[BEGIN Supplied data]

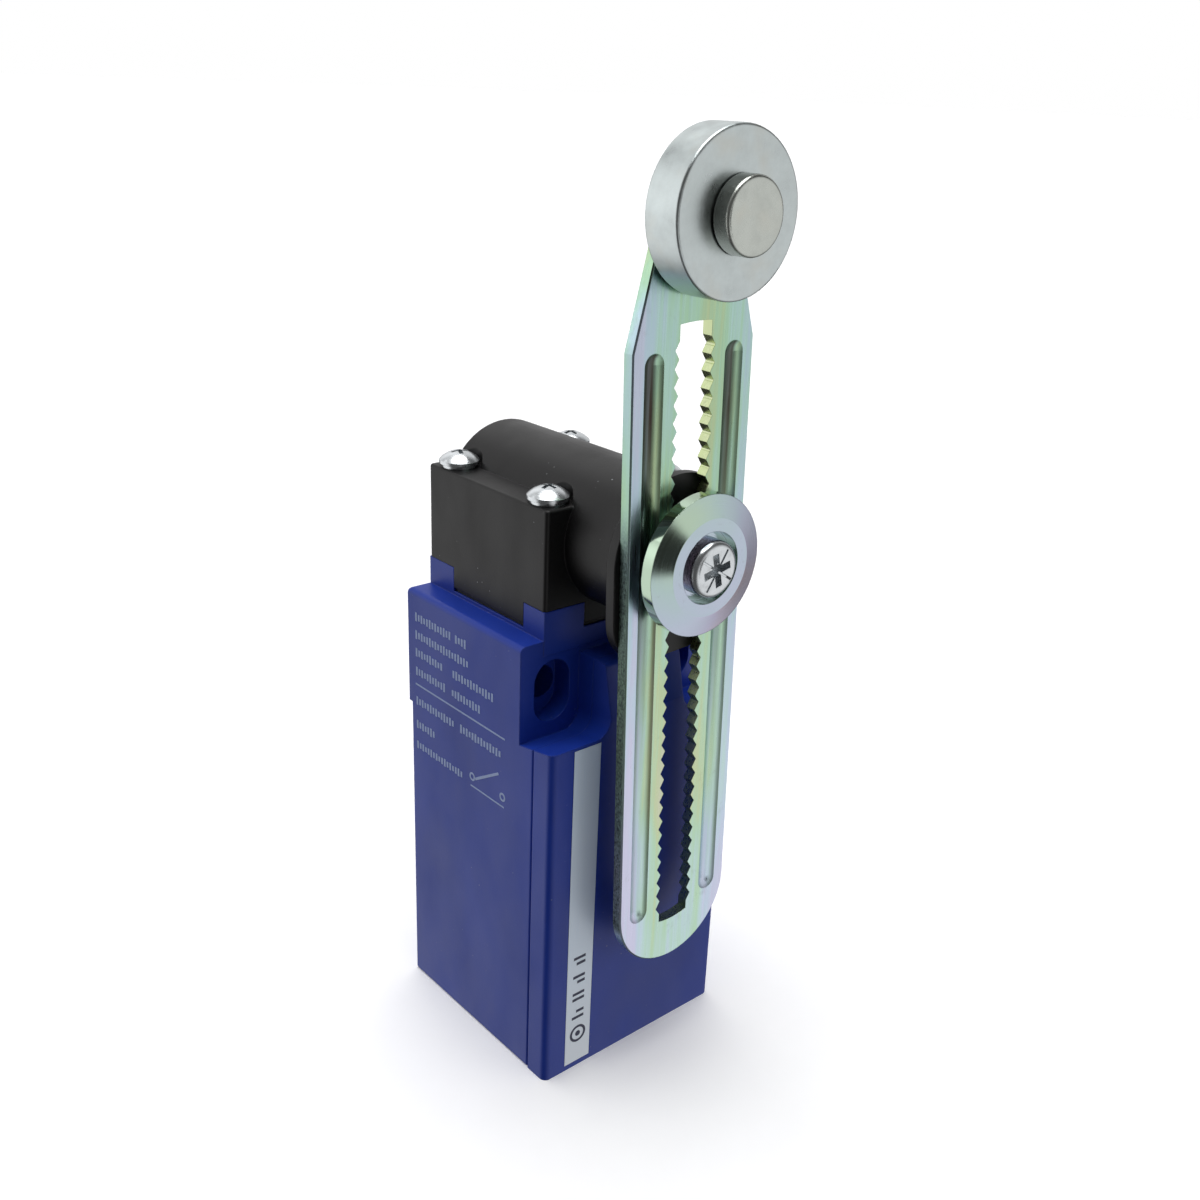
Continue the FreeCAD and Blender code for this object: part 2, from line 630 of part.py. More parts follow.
def shaft_circlip():
    # open retaining ring in the shaft's groove, with two ears beside its gap
    groove0, groove1 = CIRCLIP_Y
    y0 = groove0 + 0.03
    y1 = groove1 - 0.03
    inner = SHAFT_RADIUS - CIRCLIP_GROOVE + SLIP
    ear_z = SHAFT_Z + inner + 1.1
    ring = ring_y(inner + CIRCLIP_WIDTH, inner, y0, y1)
    for x in (-1.7, 1.7):
        ring = ring.fuse(rod_y(1.0, y0, y1, x, ear_z))
    ring = ring.cut(box(-0.8, 0.8, y0 - 1, y1 + 1, SHAFT_Z, ear_z + 2))
    for x in (-1.75, 1.75):
        ring = ring.cut(rod_y(0.4, y0 - 1, y1 + 1, x, ear_z + 0.1))
    return ring.cut(rod_y(inner, y0 - 1, y1 + 1)).removeSplitter()


def involute_point(roll):
    # point of the cam flank for a roll angle; at ROLL_AT_REST it lies straight below the base circle's side
    turn = roll - ROLL_AT_REST
    x = BASE_CIRCLE * (cos(turn) + roll * sin(turn))
    z = BASE_CIRCLE * (sin(turn) - roll * cos(turn))
    return V(x, 0, SHAFT_Z + z)


def cam_lobe(y0, y1, side):
    # a flat-faced follower on an involute flank moves by BASE_CIRCLE times the angle turned
    swing = radians(SWING_DEG)
    first = ROLL_AT_REST - swing - ROLL_MARGIN
    last = ROLL_AT_REST + swing + ROLL_MARGIN
    steps = 24
    flank = Part.BSplineCurve()
    flank.interpolate([involute_point(first + (last - first) * i / steps) for i in range(steps + 1)])
    start = involute_point(first)
    tip = involute_point(last)
    reach = hypot(tip.x, tip.z - SHAFT_Z)
    bearing = atan2(tip.z - SHAFT_Z, tip.x)
    shoulder = V(reach * cos(bearing + 0.12), 0, SHAFT_Z + reach * sin(bearing + 0.12))
    crest = V(reach * cos(bearing + 0.06), 0, SHAFT_Z + reach * sin(bearing + 0.06))
    back = V(1.5, 0, SHAFT_Z + sqrt(CAM_CORE_RADIUS ** 2 - 1.5 ** 2) - 0.2)
    centre = V(0, 0, SHAFT_Z)
    edges = [flank.toShape(), Part.Arc(tip, crest, shoulder).toShape()]
    for a, b in ((shoulder, back), (back, centre), (centre, start)):
        edges.append(Part.LineSegment(a, b).toShape())
    lobe = Part.Face(Part.Wire(edges)).extrude(V(0, y1 - y0, 0))
    lobe.translate(V(0, y0, 0))
    return lobe if side > 0 else mirrored(lobe)


def cam_sleeve():
    half = CAM_WIDTH / 2
    front = HEAD_Y - CAM_SPACING / 2
    rear = HEAD_Y + CAM_SPACING / 2
    core = rod_y(CAM_CORE_RADIUS, front - half, rear + half)
    sleeve = join([core, cam_lobe(front - half, front + half, 1), cam_lobe(rear - half, rear + half, -1)])
    bore = flatted(SPINDLE_RADIUS + SLIP, front - half - 1, rear + half + 1, CAM_FLAT + SLIP)
    return sleeve.cut(bore)


def lever_hub():
    # round plate that runs down into a square foot behind the arm, with a key in the arm's slot
    y0 = ARM_BACK_Y + FACE_GAP
    foot = wide_box(HUB_RADIUS, y0, HUB_BACK_Y, SHAFT_Z + HUB_FOOT_V, SHAFT_Z)
    foot = round_where(foot, HUB_FOOT_ROUND, lambda m, d: abs(d.y) > 0.9 and m.z < SHAFT_Z - 1)
    plate = join([rod_y(HUB_RADIUS, y0, HUB_BACK_Y), foot])
    plate = plate.makeFillet(0.25, [e for e in plate.Edges if e.BoundBox.YMin > HUB_BACK_Y - 0.01])
    key_half = TOOTH_PEAK_U - 0.2
    key_z = (SHAFT_Z - KEY_HALF_LENGTH, SHAFT_Z + KEY_HALF_LENGTH)
    key = wide_box(key_half, ARM_FRONT_Y + 0.1, ARM_BACK_Y + 0.5, *key_z)
    hub = lever_frame(join([plate, key]))
    hub = hub.cut(flatted(SHAFT_RADIUS + SLIP, y0 - 0.001, HUB_BACK_Y + 1, HUB_FLAT + SLIP))
    return hub.cut(rod_y(CLAMP_SHANK_RADIUS + 0.1, ARM_FRONT_Y - 1, ARM_BACK_Y + 1))


def clamp_washer():
    boss = rod_y(WASHER_BOSS_RADIUS, WASHER_RIM_BACK_Y, WASHER_BOSS_Y)
    rim = rod_y(WASHER_RADIUS, WASHER_RIM_FRONT_Y, WASHER_RIM_BACK_Y)
    rim = round_rims(rim, 0.2, WASHER_RIM_BACK_Y)
    cone = cone_y(WASHER_FACE_RADIUS, WASHER_RADIUS, WASHER_FACE_Y, WASHER_RIM_FRONT_Y)
    washer = join([boss, rim, cone])
    washer = washer.cut(rod_y(COUNTERBORE_RADIUS, WASHER_FACE_Y - 1, COUNTERBORE_FLOOR_Y))
    return washer.cut(rod_y(CLAMP_SHANK_RADIUS + 0.1, WASHER_FACE_Y - 1, WASHER_BOSS_Y + 1))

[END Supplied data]

> [What is required]:
Extract the listing in its entirety and repeat it exactly.

> [Exercise answer]:
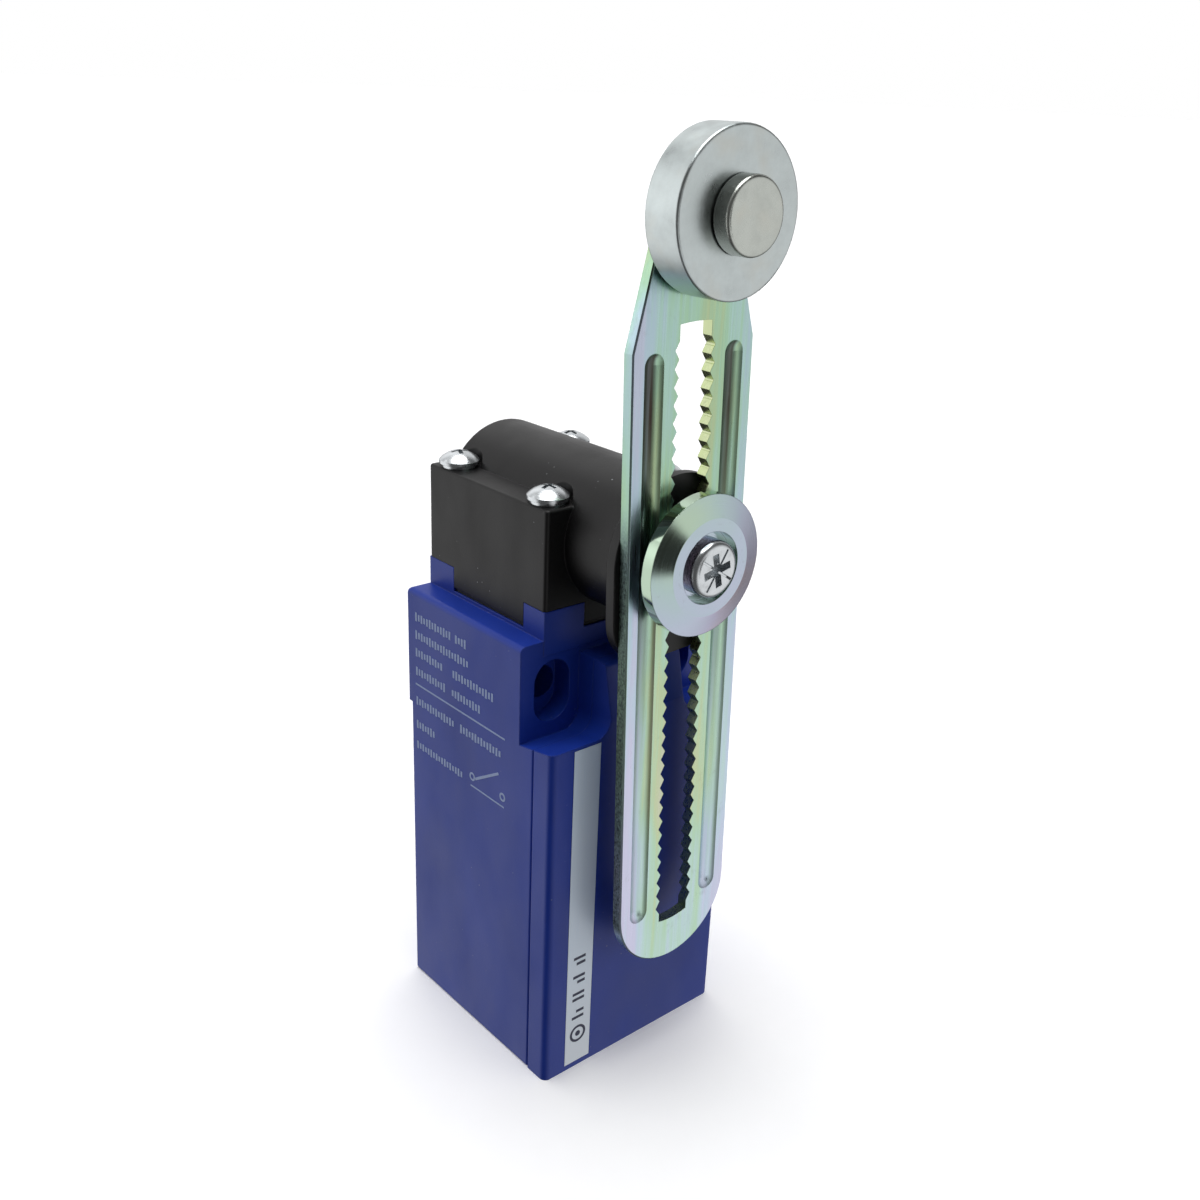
Continue the FreeCAD and Blender code for this object: part 2, from line 630 of part.py. More parts follow.
def shaft_circlip():
    # open retaining ring in the shaft's groove, with two ears beside its gap
    groove0, groove1 = CIRCLIP_Y
    y0 = groove0 + 0.03
    y1 = groove1 - 0.03
    inner = SHAFT_RADIUS - CIRCLIP_GROOVE + SLIP
    ear_z = SHAFT_Z + inner + 1.1
    ring = ring_y(inner + CIRCLIP_WIDTH, inner, y0, y1)
    for x in (-1.7, 1.7):
        ring = ring.fuse(rod_y(1.0, y0, y1, x, ear_z))
    ring = ring.cut(box(-0.8, 0.8, y0 - 1, y1 + 1, SHAFT_Z, ear_z + 2))
    for x in (-1.75, 1.75):
        ring = ring.cut(rod_y(0.4, y0 - 1, y1 + 1, x, ear_z + 0.1))
    return ring.cut(rod_y(inner, y0 - 1, y1 + 1)).removeSplitter()


def involute_point(roll):
    # point of the cam flank for a roll angle; at ROLL_AT_REST it lies straight below the base circle's side
    turn = roll - ROLL_AT_REST
    x = BASE_CIRCLE * (cos(turn) + roll * sin(turn))
    z = BASE_CIRCLE * (sin(turn) - roll * cos(turn))
    return V(x, 0, SHAFT_Z + z)


def cam_lobe(y0, y1, side):
    # a flat-faced follower on an involute flank moves by BASE_CIRCLE times the angle turned
    swing = radians(SWING_DEG)
    first = ROLL_AT_REST - swing - ROLL_MARGIN
    last = ROLL_AT_REST + swing + ROLL_MARGIN
    steps = 24
    flank = Part.BSplineCurve()
    flank.interpolate([involute_point(first + (last - first) * i / steps) for i in range(steps + 1)])
    start = involute_point(first)
    tip = involute_point(last)
    reach = hypot(tip.x, tip.z - SHAFT_Z)
    bearing = atan2(tip.z - SHAFT_Z, tip.x)
    shoulder = V(reach * cos(bearing + 0.12), 0, SHAFT_Z + reach * sin(bearing + 0.12))
    crest = V(reach * cos(bearing + 0.06), 0, SHAFT_Z + reach * sin(bearing + 0.06))
    back = V(1.5, 0, SHAFT_Z + sqrt(CAM_CORE_RADIUS ** 2 - 1.5 ** 2) - 0.2)
    centre = V(0, 0, SHAFT_Z)
    edges = [flank.toShape(), Part.Arc(tip, crest, shoulder).toShape()]
    for a, b in ((shoulder, back), (back, centre), (centre, start)):
        edges.append(Part.LineSegment(a, b).toShape())
    lobe = Part.Face(Part.Wire(edges)).extrude(V(0, y1 - y0, 0))
    lobe.translate(V(0, y0, 0))
    return lobe if side > 0 else mirrored(lobe)


def cam_sleeve():
    half = CAM_WIDTH / 2
    front = HEAD_Y - CAM_SPACING / 2
    rear = HEAD_Y + CAM_SPACING / 2
    core = rod_y(CAM_CORE_RADIUS, front - half, rear + half)
    sleeve = join([core, cam_lobe(front - half, front + half, 1), cam_lobe(rear - half, rear + half, -1)])
    bore = flatted(SPINDLE_RADIUS + SLIP, front - half - 1, rear + half + 1, CAM_FLAT + SLIP)
    return sleeve.cut(bore)


def lever_hub():
    # round plate that runs down into a square foot behind the arm, with a key in the arm's slot
    y0 = ARM_BACK_Y + FACE_GAP
    foot = wide_box(HUB_RADIUS, y0, HUB_BACK_Y, SHAFT_Z + HUB_FOOT_V, SHAFT_Z)
    foot = round_where(foot, HUB_FOOT_ROUND, lambda m, d: abs(d.y) > 0.9 and m.z < SHAFT_Z - 1)
    plate = join([rod_y(HUB_RADIUS, y0, HUB_BACK_Y), foot])
    plate = plate.makeFillet(0.25, [e for e in plate.Edges if e.BoundBox.YMin > HUB_BACK_Y - 0.01])
    key_half = TOOTH_PEAK_U - 0.2
    key_z = (SHAFT_Z - KEY_HALF_LENGTH, SHAFT_Z + KEY_HALF_LENGTH)
    key = wide_box(key_half, ARM_FRONT_Y + 0.1, ARM_BACK_Y + 0.5, *key_z)
    hub = lever_frame(join([plate, key]))
    hub = hub.cut(flatted(SHAFT_RADIUS + SLIP, y0 - 0.001, HUB_BACK_Y + 1, HUB_FLAT + SLIP))
    return hub.cut(rod_y(CLAMP_SHANK_RADIUS + 0.1, ARM_FRONT_Y - 1, ARM_BACK_Y + 1))


def clamp_washer():
    boss = rod_y(WASHER_BOSS_RADIUS, WASHER_RIM_BACK_Y, WASHER_BOSS_Y)
    rim = rod_y(WASHER_RADIUS, WASHER_RIM_FRONT_Y, WASHER_RIM_BACK_Y)
    rim = round_rims(rim, 0.2, WASHER_RIM_BACK_Y)
    cone = cone_y(WASHER_FACE_RADIUS, WASHER_RADIUS, WASHER_FACE_Y, WASHER_RIM_FRONT_Y)
    washer = join([boss, rim, cone])
    washer = washer.cut(rod_y(COUNTERBORE_RADIUS, WASHER_FACE_Y - 1, COUNTERBORE_FLOOR_Y))
    return washer.cut(rod_y(CLAMP_SHANK_RADIUS + 0.1, WASHER_FACE_Y - 1, WASHER_BOSS_Y + 1))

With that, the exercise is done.